Ela relata enfrentar diretamente olhares e comentários dirigidos a ela devido à sua aparência. "Atualmente, enfrento olhares desconfortáveis, especialmente por não performar feminilidade sendo mulher desfem. Evito comparecer aos jogos do meu time no estádio, o que ajuda bastante, considerando a escassez de partidas aqui em Brasília. No entanto, é extremamente estressante lidar com cânticos homofóbicos relacionados ao termo 'Bambi' e com homens que acham que têm o direito de tudo a qualquer momento."

"Acredito que hoje as instituições esportivas já começaram a 'lutar' pela causa com algumas campanhas que são adotadas pelos clubes em meses de visibilidade, por exemplo", observa Danielle.

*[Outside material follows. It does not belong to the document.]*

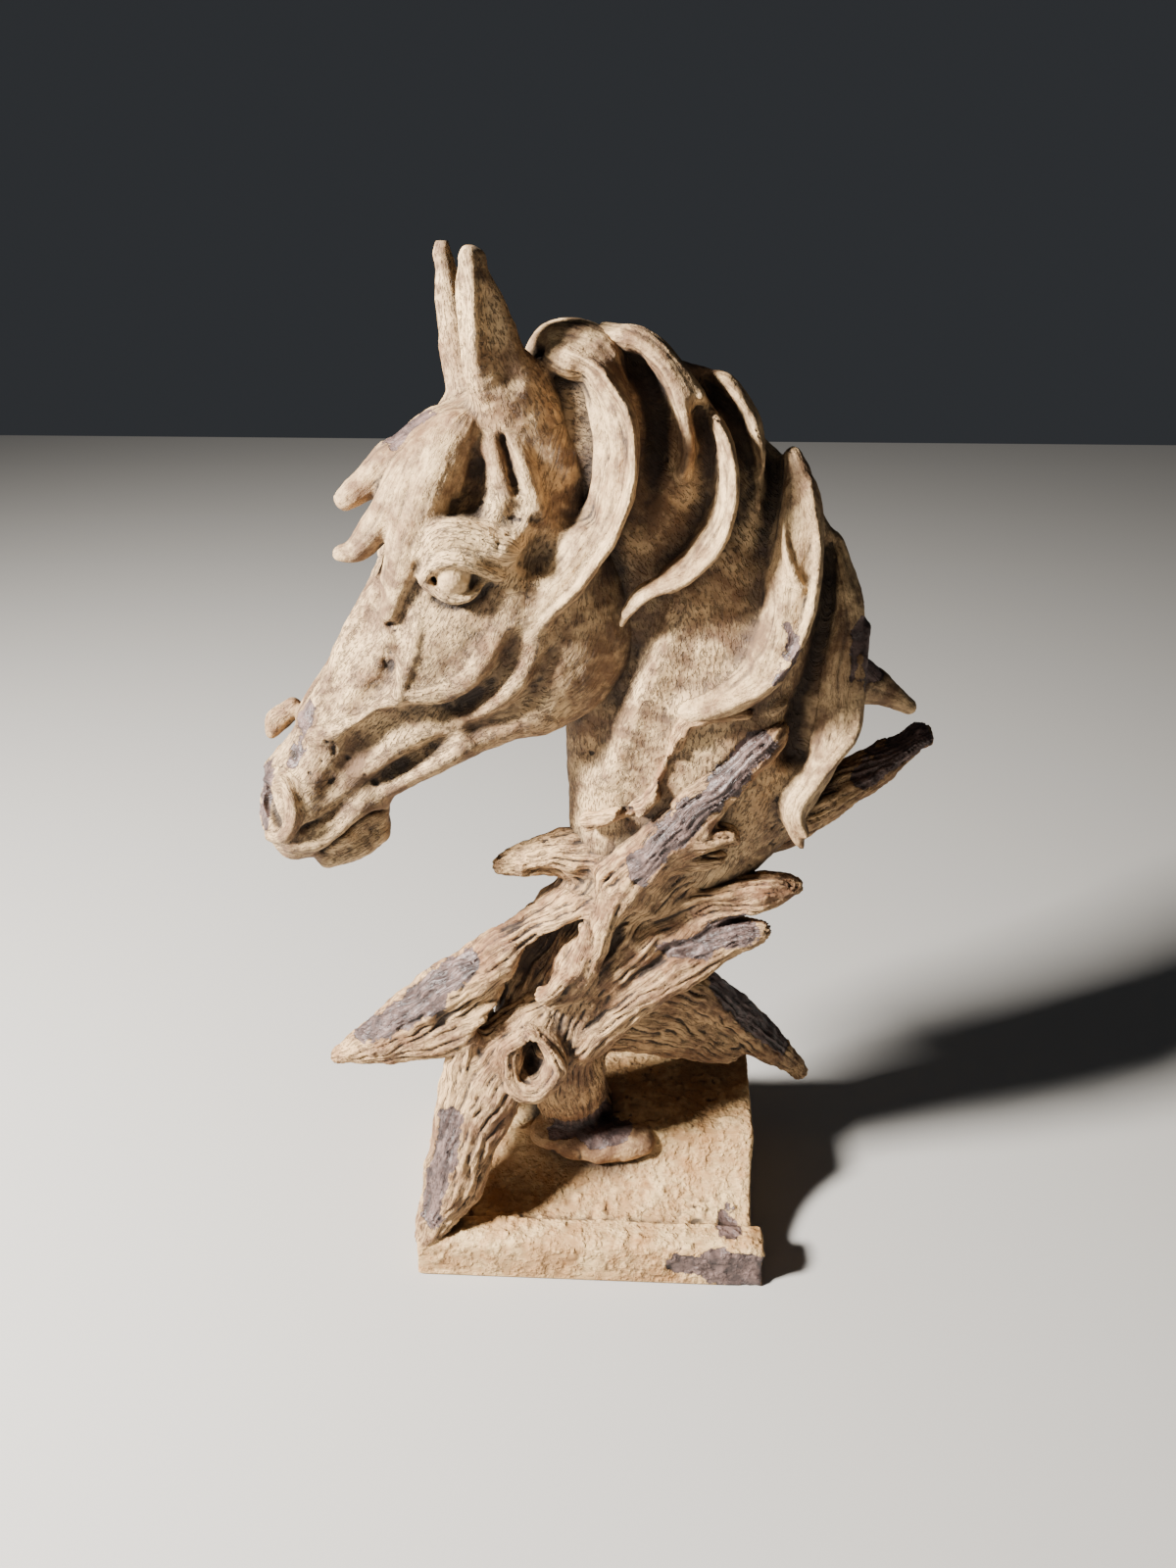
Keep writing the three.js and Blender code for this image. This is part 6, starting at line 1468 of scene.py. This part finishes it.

Ela destaca que, embora essas iniciativas representam um avanço significativo, ainda há muito a ser feito para criar um ambiente seguro nos estádios. "Isso de longe já é um grande passo e que deixa um pouco mais de conforto pra nós torcedores que sofremos nesse cenário. Ainda sim, nos estádios o ambiente está longe de ser seguro, de começar a me sentir segura."

Para ela, a criação de grupos de trabalho e ações para conscientização e educação são uma forma de reduzir a homofobia nos estádios. “Programas representados por pessoas LGBTQIA+, bancas de conscientização dentro e fora dos estádios, matérias que tragam segurança e que possam ser lidos por todos”.

Danielle também menciona a importância de eventos beneficentes que promovam a inclusão, como "jogos beneficentes com times mistos com jogadores profissionais e a comunidade anônima juntos pela mesma causa”.